Who am I?
I am Rachelle Sylvain Spence
I was 11 years old and living in Haiti during an intense revolution.
Angry crowds from the under-privileged assembled in front of homes owned by the privileged. They expressed their anger in many ways that included destruction, stealing, and murder. My father’s leadership position in the government made our home a target and we feared the worst.
One evening, I experienced a strange feeling and inherently knew I should not stay in my bedroom. I dragged my mattress into my parent’s room and refused to go anywhere else. Soon after, large numbers of rocks began to pound at our doors and windows. What separated us from the angry crowd was a single gate made of iron.
Though we made calls to the military, no one came.
After hours of agony, the iron-gate began to crack under pressure. I was curled under a dresser when I heard the gate crashing open in defeat.
Just as the crowd began to descend upon our home, a military man entered the scene and shot his gun into the sky. His shooting caused the crowd to disburse and within a few crucial minutes, we were saved.
An assessment of our home after the event showed that the largest number of boulders were thrown into one room. Anyone who remained in this room would not have survived. That room was mine.
This moment taught me the power of intuition and it’s force on my inner rhythm.
I was brought up in a life of privilege but after my father was exiled, my life changed significantly. I was suddenly living in New York, working multiple jobs, attending school, and trying to stay afloat. Needless to say, it was a challenging time and I was humbled.
As I worked to put myself through school, I fell in love, got married and raised a family. Since my husband was in school, I found myself as the primary breadwinner for my new family as well as my extended family.
My life was not what I thought it would be.

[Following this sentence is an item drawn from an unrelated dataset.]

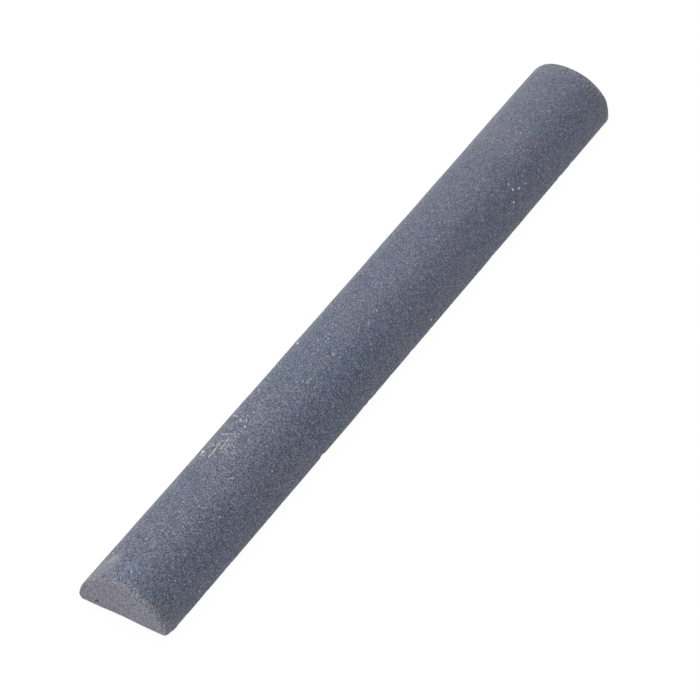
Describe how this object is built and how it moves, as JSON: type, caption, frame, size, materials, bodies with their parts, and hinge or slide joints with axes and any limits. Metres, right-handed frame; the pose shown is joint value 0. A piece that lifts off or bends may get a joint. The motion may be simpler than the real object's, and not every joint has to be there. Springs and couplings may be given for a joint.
{
  "type": "brick jointer",
  "caption": "Half-round silicon carbide stick: a D-section abrasive stone, flat below and round above, drawn along brickwork to tool concave mortar joints.",
  "frame": {"origin": "middle of the flat underside, halfway along the stick", "axes": "+X along the stick, +Z from the flat face up to the crest of the round side, +Y across the flat face"},
  "size_m": [0.2032, 0.025, 0.0122],
  "materials": {
    "silicon_carbide": "matte"
  },
  "bodies": {
    "root": {"jointer_stone": "silicon_carbide"}
  },
  "joints": []
}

It was easy for me to ‘go through the motions’ because I was overwhelmed with the burdens of life. I grew up in a long line of women who genuinely thought of others before themselves and I was following in their footsteps.
I put my own life on hold and told myself that my extended family needed me. The guilt of not being near them was so powerful that it stopped me from moving forward.
I was actually ignoring the intuition that once led me to safety!
To have the life I wanted, I had to live MY truth. I became comfortable with saying “no” and focused what I wanted to do versus what I “should” do. I discovered that relocating my family to Florida was necessary and I had to put aside my guilt to make it happen. The irony of the guilt was that my extended family was just fine! They encouraged me to go. And they were fine without me.
In freeing myself, I gave myself the gift of personal power and reunited with my inner rhythm. Best of all, my extended family moved to Florida and now lives just a few miles from me! Yet another lesson for me to always trust myself, listen to my intuition and remain connected to my inner rhythm. Guilt is a useless emotion!